簡単に言うと、「シマデニムワークス」さんは、さとうきびから砂糖を生産する際に残る「バガス(搾りかす)」をアップサイクルして、廃棄物を生まないオリジナルのデニム生地を作っているんです。まず、この廃棄物を生まないという素晴らしい取り組みにひかれました。デニムを作る糸について聞いてみて、さらにすごい取り組みだなと思いました。タテ糸にはコットン糸、ヨコ糸には搾りかすのバガスを粉砕してパウダー状にし、紙の原料の一部として和紙糸にします。バガス和紙糸を使用しすることで、 これまでよりも軽くて、吸水もよく速乾性もある和紙ならではの機能性を併せ持っているんです。染色もタテ糸は創業120年を超える染色メーカーで染めています。デニムは染色工程が問題になることが多いと思いますが、精製・洗浄時に電解水を使用し、化学薬品の使用量とCO2を削減したエコ染色に取り組んでいます。こうやって工程を並べてもすごい取り組みじゃないですか。

──デニムを作る上でこだわったポイントは?

染料にこだわって天然染料を使った藍染めを使用したエコ染色をしています。あとは、シルエットにこだわりました。というのも、僕は農作業とかアウトドアとかを頻繁にするので、座ったり立ったりすることがすごく多くて。そうするとタイトなシルエットだと動きにくいし、太すぎてももたつくので、動きやすいデザインにこだわりました。和紙でできているとは思えないほど生地はしっかりしているので農作業にもアウトドアにも合うし、それでいてシティではいてもらっても大丈夫なんですよ。デニムにジャケットを羽織ればディナーに行けるような、いろんなシーンで幅広く使ってもらえるように考えました。このデニムは男性用というわけではないので、サイズが合えばぜひ女性の方にもはいてもらいたいです。きっとカッコよくはけると思いますよ!


パンツ¥60,500、バケットハット¥25,300

〈左〉キャップ¥22,000、〈右〉バケットハット¥25,300

──今後の「モミジ」の取り組みについて教えてください。

今年はポップアップを中心にやってきました。そのポップアップの中で「Tシャツがあるといいね。スカーフとか傘もあったらいいね!」という感じでポップアップをしながら学んでアイテムを生み出してきた部分があります。でも、ようやく「モミジ」のブランドも道筋が見えてきたので、今後はポップアップを減らしていきます。来年は、元々やってきた革の開発に力を入れたいと思っています。革をメーカーさんや職人さんが欲しいと言って購入してくれることを目標に、国産の牛革、豚革、馬革、熊革にフォーカスしてプロが求める革を開発し販売するような流れにしていこうと思っています。革そのものの素材の事業と、革小物が少ないので小物のバリエーションも増やしていきたいですね。
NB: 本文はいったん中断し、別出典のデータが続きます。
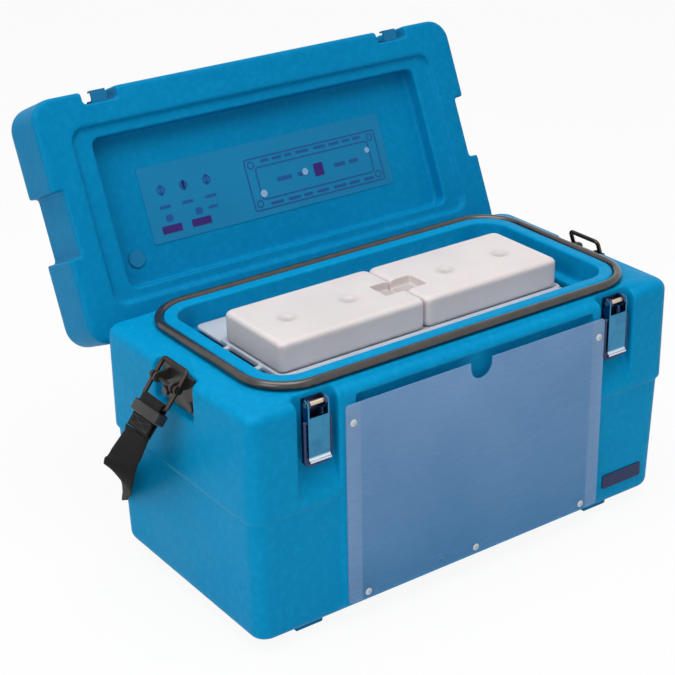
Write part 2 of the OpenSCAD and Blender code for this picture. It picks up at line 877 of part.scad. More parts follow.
// Way of the webbing's middle line from the left end, round the back, to the right end.
// Each row is x, y, z and the compass direction that the webbing's face looks in.
strap_low = 27;
reach_out = ring_reach + end_drop + 0.6;
function way_end(side, swing) =
  [side * (ring_x + reach_out * sin(swing)), 0, ring_z - reach_out * cos(swing), side > 0 ? 0 : 190];
WAY = [way_end(-1, left_swing),
       [-335, -6, 197, 199], [-344, -9, 189, 203], [-344, -5, 176, 199],
       [-331, 15, 159, 193], [-309, 58, 130, 177], [-287, 100, 102, 163],
       [-272.5, 127, 84, 148], [-260, 140, 73, 118], [-230, 143, 63, 95],
       [-170, 144, 52, 90], [-80, 144, 36, 90], [0, 143, strap_low, 90],
       [80, 144, 36, 90], [170, 144, 52, 90], [230, 143, 64, 85],
       [260, 140, 74, 62], [272.5, 127, 86, 32], [282, 100, 103, 20],
       [293, 68, 125, 10], [305, 38, 148, 5], [312, 14, 168, 2], [309, 3, 187, 0],
       way_end(1, right_swing)];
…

それから、今年中にホームページとECサイトを作り販売できるように進めていきたいと思っています。話が少し変わりますが、社会全体的な話でいうと今、貧困の問題があるじゃないですか。どうこの世の中を生き抜いていくのかということをすごく考えています。まずは自分がいる日本のことですが、すべての人がこの世界を生き抜いていかなきゃいけないので、生き抜いていくための手段とかツールみたいなものを僕はみんなと共有したいと思っているし、それでSNSを一生懸命に発信しています。そのための生き抜いていくための引き出しを増やして、それをシェアできたらいいなと思っているからです。小さいことですが、僕ができるのはそういうところなのかなと思っています。